Pitts: I think in a lot of ways the column -- You know, people tell me the column was prescient, and I look at the column and think they misread some things. They say it was prescient because of the talk about taking away basic civil rights. And I think that is no question that that's been done, when you've got people being rounded up without habeas corpus, without access to courts or attorneys and the government doesn't even acknowledge that it has them, there's something wrong there. When you've got increased surveillance and you've got warrantless searches and all the rest of these things are going on, there is something going on -- something gone wrong here.
What troubles me, though, is that we charged off after the wrong enemy. We sort of knocked off Afghanistan, which is the home base of Osama Bin Laden, and then quickly forgot about it, and did this quick pivot for Iraq based on this trumped up intelligence and this willful misreading of the intelligence. That really frustrates me. It's like in World War II if, you know, you got attacked by Japan, so we went to war against Brazil. That to me is pretty much what happened here. And I find it very frustrating.
I think what we've seen in this last seven years is a seismic shift in our role in the world. I'm really worried not just about where we are now but where we're going to be ten, twenty years from now in terms of our prestige, our ability to lead the world, all the rest of these things based on what we've done over this last several years, because I think we have just made foreign policy blunder after foreign policy blunder these last seven years. The only thing that’s worse than ignorance is arrogance in your ignorance, and that's where we’ve been, arrogant and ignorant.

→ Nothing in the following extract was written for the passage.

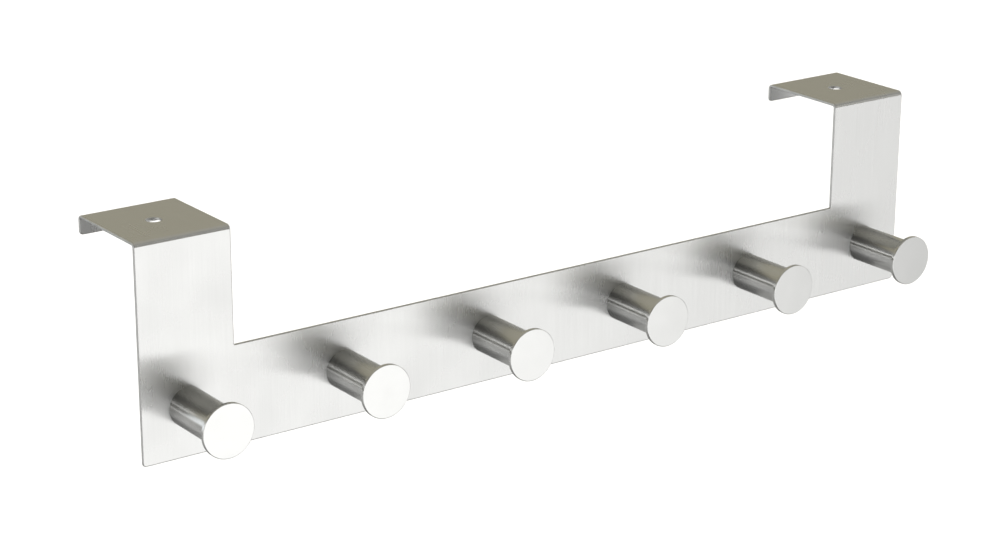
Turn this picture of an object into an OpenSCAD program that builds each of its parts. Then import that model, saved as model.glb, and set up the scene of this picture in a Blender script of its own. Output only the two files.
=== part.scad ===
// Over-the-door hook rack: one folded steel sheet carries six turned pegs, each held by a screw from behind.
// Frame: +X runs along the rail, -Y is the side the pegs stand on, +Z is up.
// Origin: midway between the two tab holes, on the undersides of the tabs, where the door's top edge sits.

/* [Rail and brackets] */
// Length of the rail, end to end
rail_length = 390; // [380:5:600]
// Height of the flat rail
rail_height = 41; // [30:1:50]
// Width of each bracket
bracket_width = 41; // [30:1:60]
// Height of the whole rack, from the rail's lower edge to the top of the tabs
rack_height = 89; // [80:1:160]
// Thickness of the sheet
sheet_thickness = 1.2; // [1:0.1:1.6]
// Outside radius of each fold
fold_radius = 2; // [1.8:0.1:3]
// Radius of the sheet's outer corners
corner_radius = 1.5; // [0.5:0.1:4]
// Radius of the inner corner between bracket and rail
notch_radius = 0.5; // [0.3:0.1:3]

/* [Door] */
// Clear gap between upright and rear lip
door_gap = 42; // [36:0.5:50]
// Height of the rear lip, measured from the top of the tab
lip_height = 8; // [6:0.5:30]
// Diameter of the screw hole in each tab
tab_hole_diameter = 6; // [4:0.5:8]

/* [Pegs] */
// Distance from one peg to the next
peg_pitch = 70; // [45:1:70]
// Length of a peg, from the rail to the front of its head
peg_length = 31; // [24:1:60]
// Diameter of the peg's shank
shank_diameter = 16; // [12:0.5:17]
// Diameter of the peg's head
head_diameter = 22; // [21:0.5:30]
// Thickness of the peg's head
head_thickness = 1.6; // [1.4:0.1:4]
// Radius of the cove between shank and head
cove_radius = 1.2; // [0.5:0.1:1.5]
// Bevel on the front edge of the head
head_bevel = 0.3; // [0.1:0.05:0.6]
// Bevel on the shank's foot and the head's rear edge
edge_bevel = 0.2; // [0.1:0.05:0.4]

/* [Screws] */
// Thread diameter of the peg screws
screw_diameter = 4; // [4:0.5:5]
// Length of a screw under its head
screw_length = 10; // [8:1:14]
// Diameter of the thin screw head
screw_head_diameter = 9; // [8:0.5:10]
// Thickness of the thin screw head
screw_head_thickness = 1.4; // [1:0.1:1.8]

/* [Pads] */
// Thickness of the foam pads
pad_thickness = 2; // [1.9:0.1:3]
// Long side of a pad
pad_length = 32; // [20:1:40]
// Short side of a pad
pad_width = 16; // [10:1:20]
// Corner radius of a pad
pad_corner_radius = 2.5; // [0.5:0.5:5]

/* [Hidden] */
PEG_COUNT = 6;
PEGS = [1 : PEG_COUNT];
SIDES = ["left", "right"];

$fn = 96;
// How far a cutter reaches past the face it cuts
overshoot = 1;

// Depths, from the front face of the sheet to the rear face of the lips
outer_depth = door_gap + 2 * sheet_thickness;
sheet_front_y = -outer_depth / 2;
sheet_back_y = -door_gap / 2;
pad_back_y = sheet_back_y + pad_thickness;

// Heights
tab_top_z = sheet_thickness;
rail_bottom_z = tab_top_z - rack_height;
rail_top_z = rail_bottom_z + rail_height;
peg_z = rail_bottom_z + rail_height / 2;
lip_bottom_z = tab_top_z - lip_height;
upright_mid_z = rail_top_z / 2;

// Places along the rail
bracket_x = (rail_length - bracket_width) / 2;

// Pegs and their blind screw holes
shank_radius = shank_diameter / 2;
head_radius = head_diameter / 2;
screw_radius = screw_diameter / 2;
thread_clearance = 0.05;
bore_radius = screw_radius + thread_clearance;
bore_past_screw = 2;
bore_depth = screw_length - sheet_thickness + bore_past_screw;
bore_mouth_bevel = 0.4;
drill_point_angle = 118;
drill_point_height = bore_radius / tan(drill_point_angle / 2);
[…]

And that's where we've been, and I'm a very frustrated person. I am more frustrated than I can remember being in my adult life over anything happening politically, and that goes back to -- who was the first president I voted for? Maybe Gerald Ford and Jimmy Carter and Reagan. This is the most frustrated I can remember being, because we have been demonstratively wrong and yet also demonstratively arrogant in our wrongness, and it's going to come back on us. It already is.